- [THE REQUEST] Take the data below and repeat it exactly.

- [RECORDED INFORMATION]
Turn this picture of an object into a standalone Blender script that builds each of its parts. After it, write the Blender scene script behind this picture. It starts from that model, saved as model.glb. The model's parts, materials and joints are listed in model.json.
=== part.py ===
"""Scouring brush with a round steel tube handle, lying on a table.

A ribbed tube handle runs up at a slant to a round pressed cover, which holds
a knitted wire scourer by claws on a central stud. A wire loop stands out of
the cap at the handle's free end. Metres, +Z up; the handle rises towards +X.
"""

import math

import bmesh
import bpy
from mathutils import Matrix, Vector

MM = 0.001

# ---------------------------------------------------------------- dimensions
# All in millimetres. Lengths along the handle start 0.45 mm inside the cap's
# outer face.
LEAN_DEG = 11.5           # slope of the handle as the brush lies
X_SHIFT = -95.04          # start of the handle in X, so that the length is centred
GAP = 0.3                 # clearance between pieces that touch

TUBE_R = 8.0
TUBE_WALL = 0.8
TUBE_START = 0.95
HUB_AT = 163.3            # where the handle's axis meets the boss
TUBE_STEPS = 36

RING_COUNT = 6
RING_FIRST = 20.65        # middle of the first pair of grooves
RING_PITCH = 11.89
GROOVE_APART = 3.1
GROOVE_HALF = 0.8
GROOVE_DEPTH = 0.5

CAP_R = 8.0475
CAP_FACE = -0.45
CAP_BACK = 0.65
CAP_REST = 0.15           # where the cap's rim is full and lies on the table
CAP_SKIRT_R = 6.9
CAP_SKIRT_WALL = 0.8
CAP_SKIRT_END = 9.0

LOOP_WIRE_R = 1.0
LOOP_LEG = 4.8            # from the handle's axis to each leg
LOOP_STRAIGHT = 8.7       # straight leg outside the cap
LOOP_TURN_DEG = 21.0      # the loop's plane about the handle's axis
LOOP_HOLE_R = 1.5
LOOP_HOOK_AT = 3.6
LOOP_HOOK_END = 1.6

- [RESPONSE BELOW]
Turn this picture of an object into a standalone Blender script that builds each of its parts. After it, write the Blender scene script behind this picture. It starts from that model, saved as model.glb. The model's parts, materials and joints are listed in model.json.
=== part.py ===
"""Scouring brush with a round steel tube handle, lying on a table.

A ribbed tube handle runs up at a slant to a round pressed cover, which holds
a knitted wire scourer by claws on a central stud. A wire loop stands out of
the cap at the handle's free end. Metres, +Z up; the handle rises towards +X.
"""

import math

import bmesh
import bpy
from mathutils import Matrix, Vector

MM = 0.001

# ---------------------------------------------------------------- dimensions
# All in millimetres. Lengths along the handle start 0.45 mm inside the cap's
# outer face.
LEAN_DEG = 11.5           # slope of the handle as the brush lies
X_SHIFT = -95.04          # start of the handle in X, so that the length is centred
GAP = 0.3                 # clearance between pieces that touch

TUBE_R = 8.0
TUBE_WALL = 0.8
TUBE_START = 0.95
HUB_AT = 163.3            # where the handle's axis meets the boss
TUBE_STEPS = 36

RING_COUNT = 6
RING_FIRST = 20.65        # middle of the first pair of grooves
RING_PITCH = 11.89
GROOVE_APART = 3.1
GROOVE_HALF = 0.8
GROOVE_DEPTH = 0.5

CAP_R = 8.0475
CAP_FACE = -0.45
CAP_BACK = 0.65
CAP_REST = 0.15           # where the cap's rim is full and lies on the table
CAP_SKIRT_R = 6.9
CAP_SKIRT_WALL = 0.8
CAP_SKIRT_END = 9.0

LOOP_WIRE_R = 1.0
LOOP_LEG = 4.8            # from the handle's axis to each leg
LOOP_STRAIGHT = 8.7       # straight leg outside the cap
LOOP_TURN_DEG = 21.0      # the loop's plane about the handle's axis
LOOP_HOLE_R = 1.5
LOOP_HOOK_AT = 3.6
LOOP_HOOK_END = 1.6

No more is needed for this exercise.